While at UW, we worked with some of the best acting professors in the United States, including: Robyn Hunt, Steve Pierson, Jon Jury, Shanga Parker, Cathy Madden, Valerie Curtis-Newton, among many others.


After college, we worked together closely in a director and actor capacity; casting Lathrop in multiple projects, including: music videos, short films, commercials and studio screens tests.


Although, he moved to New York City to pursue theater and film, our paths soon crossed when we both lived together in Los Angeles. Where we lived together and worked on story and script treatments, every day for 2 years.


It was never a question about if he was going to be the lead in my films, but when would these projects get off of the ground. We have always found ourselves ready to commit to the most daunting of endeavors based on our bulletproof mutual trust, creative partnership and 16 years of friendship.


Our faith in our respective crafts is our unbreakable bond; that has now become our brotherhood between an actor and director.



I'm interested in how you achieved the visual look of the film. Who helped you bring this vision to the screen?


We did a majority of our visual effects in-camera, and built shots around achieving composition, speed and execution around doing it all in-camera. A handful of shots turned into a longer list of visual effects shots once the film was completed and specific sequences needed minor augmentation from two visual effects house -- one in New York handling all 3D motions graphics, sky-replacements and digital mattes and one in Seattle handling violence and blood effects, cosmetics and re-lighting and minor enhancements.


All ‘illusions’ were handled in-camera, which although not cutting-edge, is more traditional filmmaking in the styles of Stanley Kubrick, Steven Spielberg and more recently, Christopher Nolan.
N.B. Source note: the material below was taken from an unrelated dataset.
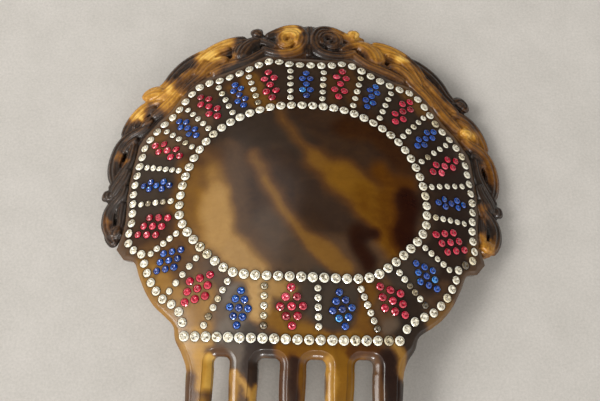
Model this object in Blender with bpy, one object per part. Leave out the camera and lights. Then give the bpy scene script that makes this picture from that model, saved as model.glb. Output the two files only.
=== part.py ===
"""Decorative hair comb of the mantilla type, in celluloid with paste stones.

The comb is one domed plate with five teeth, a carved and pierced scroll border
cemented round the crown, and clear, red and blue paste stones set in rows and
clusters.  A surface point is named by (u, v, w) in millimetres: u runs across
the comb along its cylindrical bow, v runs up the comb from the line of the base
row, w stands out of the front face.  The whole comb hangs on one empty, which
lays it on its back on the plane z = 0, front face up, crown towards +Y.
"""
import math

import bpy
import numpy as np
from mathutils import Vector
from mathutils.geometry import delaunay_2d_cdt

MM = 0.001

# ---- bow of the plate and the way it lies (mm, degrees)
BOW_RADIUS = 107.0          # across the comb, follows the back of the head
CREST_RADIUS = 214.0        # up the crown, the top leans back
LIE_ANGLE = -10.02          # pitch of the plate at the base row when it lies down
LIE_Y = -20.33              # base row to the middle of the comb's length
LIE_Z = 19.411              # height of the base row's crest above the table

# ---- plate and teeth
PLATE_T = 3.2               # crown thickness
TOOTH_T = 4.0               # tooth thickness at the root
TEETH = [(-27.75, 7.4), (-15.0, 7.8), (-1.25, 7.25), (11.9, 7.95), (25.95, 8.4)]     # centre and width of each, sawn by hand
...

Many of these illusions will not be seen upon the first or second viewing of the film.


We have the opportunity to finish the picture at the amazing facilities at EFILM in Hollywood. We worked with Head of Production Chris Taft, Producer Jose Williams, Senior Colorist Mitch Paulson and Assistant Colorist Andre Rivas. Over a period of 4 weeks, we worked every frame of the film to bring my completed vision to life. Fortunately, this is a world-class team, who welcomed a first-time director with open arms; and open minds to an extremely precise vision. We benefited greatly from Mitch Paulson’s expertise and extraordinary profile of work including: Blade Runner 2049, Sicario, Prisoners, Skyfall, among others.